In contrast, the European Left today grapples with the polemic of maintaining a
high standard of living within national borders, while continuing surplus-driven
growth in world markets that pressure governments to make cutbacks in labor and
social welfare spending. Struggling against this neo-liberal turn, Germany and
other European countries have been forced to deal with long-term high
unemployment. Since re-unification, Germany's official unemployment rate has
averaged 10-11%, with unemployment in the East averaging twice this rate.
What should be done about high unemployment? That's the social question that
plagued late 19th century Germany, and led into the Great Depression and the
rise of National Socialism. And it has come around again. During my
dissertation fieldwork in the eastern German city of Leipzig, I spent time at
different local organizations and government offices centrally involved in
unemployment politics. I asked people what they thought should be done, and
documented their responses. I also documented the creation of a complex network
of related local lobby groups, who struggled to define themselves and compete
for legitimacy and funding. Conducted in 1998-99 and 2000-02, this research
took place in the years immediately preceding the SPD's controversial Harz
Commission social welfare reforms. Leipzig's mayor was one of the Harz
Commission's authors, which led the city to become an experimentation ground for
policies that were later implemented nation-wide, such as the merger of
unemployment and welfare offices into a single redistributive system.
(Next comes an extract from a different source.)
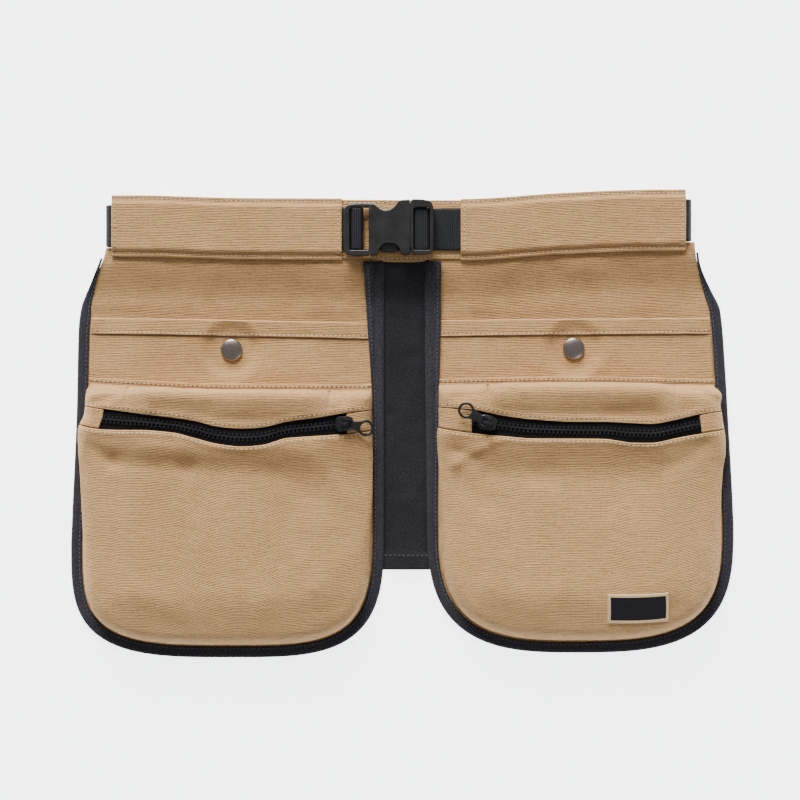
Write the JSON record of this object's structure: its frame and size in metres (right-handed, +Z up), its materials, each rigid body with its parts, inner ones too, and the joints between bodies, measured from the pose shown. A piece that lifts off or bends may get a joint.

By the end of the 1990s, I found that local unemployment politics were beginning
to polarize around three camps: unemployed workers and their political
supporters, who continued to demand their 'right to work'; a small East and West
German political-economic elite who believed jobs could only be created by
supporting business interests and making the economy 'more competitive'; and a
third political hodgepodge that was made up of everyone else. This group
included the dissidents who had supported the unsuccessful "Third Way" reform
path, toward humanistic socialism, which was abandoned
during
re-unification. Significant to the anthropology of work, I also found that the
formal labor market in Germany was experiencing a fascinating, and seemingly
long-term, conceptual split: into the erster Arbeitsmarkt, or
competitive labor market, and the state subsidized zweiter Arbeitsmarkt,
or 'second labor market,' where the ever-growing pool of “less flexible” workers
was being shifted.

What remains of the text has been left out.